The truth is that San Francisco is still an incredibly attractive place to live. Yes, the Tenderloin is a mess, as it was when Garland delivered her tribute to Jeanette MacDonald. But that’s about 50 square blocks within 49 square miles.
Most of The City lives somewhere else, though that seems hard to explain to people whose impression of San Francisco is shaped by CNN or Fox News.
We need to fight the fentanyl crisis and shut down the open-air drug markets that make that neighborhood’s streets threatening to the families and other ordinary residents who live there. But we can’t think that dealing with The City’s street conditions is the only problem we must solve.
The deeper problem is that we aren’t building housing to accommodate newcomers. The human faces of the housing crisis, the stories you read about, are often longtime residents who’ve picked up and moved to Sacramento or Los Angeles or the ranks of the unsheltered.
But there’s another constituency we rarely consider: Those who might long to move to San Francisco but get turned away. A 2019 study by the International Monetary Fund name-checked The City as a place that used to present opportunities for economic mobility but is hobbled by rising housing prices.
The very plot of “Tales of the City,” in which Mary Ann Singleton turns her vacation from Cleveland into a permanent move as she easily lands a job, seems increasingly implausible today.
Today’s Singletons would face a long wait at the gate at the rate The City is approving housing. From February to April, San Francisco approved an average of eight new units of housing a month. May was a little better, with 48 units approved.
According to the state-mandated housing element The City approved early this year, we need to build more than 82,000 new units of housing between now and 2030, or about 10,000 a year. That’s more than 800 a month, or 100 times the pace we achieved at the beginning of 2023.

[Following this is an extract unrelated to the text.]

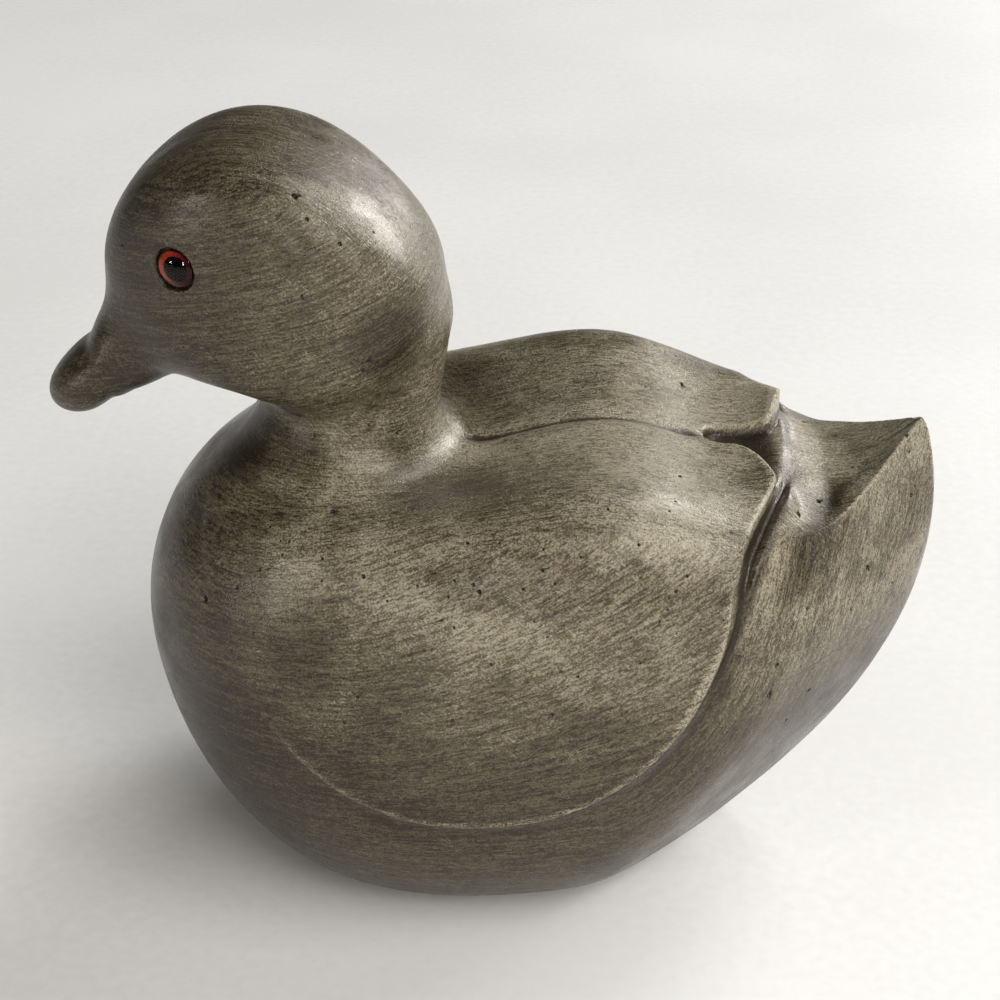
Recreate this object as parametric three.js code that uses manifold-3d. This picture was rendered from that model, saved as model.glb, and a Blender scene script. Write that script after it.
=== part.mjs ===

A pair of proposals for towering apartment blocks in the Sunset and SoMa represents one vision for reopening San Francisco. The height of the projects, one 47 stories and the other 50, is already scandalizing some residents, recalling the fights against “Manhattanization” in the 1980s.
Of course, with a Board of Supervisors delaying the building of 10 apartments in Nob Hill for casting shadows on a nearby playground, it’s hard to imagine such structures going up without a fight.
But we have little choice but to build upwards. As Salesforce CEO Marc Benioff once told me, “They aren’t making more San Francisco.”
And if we want to preserve The City’s Victorians and other markers of past building booms, tall buildings with compact footprints seem like the best solution versus squat buildings that require bulldozing more existing homes.
Before you start nattering on about converting underused offices to housing, let me stop you with these few words: post-tensioned concrete slabs. Look it up — it’s the reason why it’s impractical to turn most modern office buildings into apartments.
The City is pulsing with visitors again this summer. I’m convinced tourism is tied to our future in more than just economic ways: The more people who come to see San Francisco, the more who will conclude, as Garland put it, that it’s time to “wander no more.”
We need more people making their own tales of The City. If we’re to be a place where people come home again, never to roam again, they need to have a place to call home. And that requires building.
The problem is that those who have yet to plant roots here have no voice in our political process. Those would-be San Franciscans can’t cast a shadow, let alone a vote. The only representation they have is in our hearts, if we choose to open them.
We’ve done it before. We can do it again.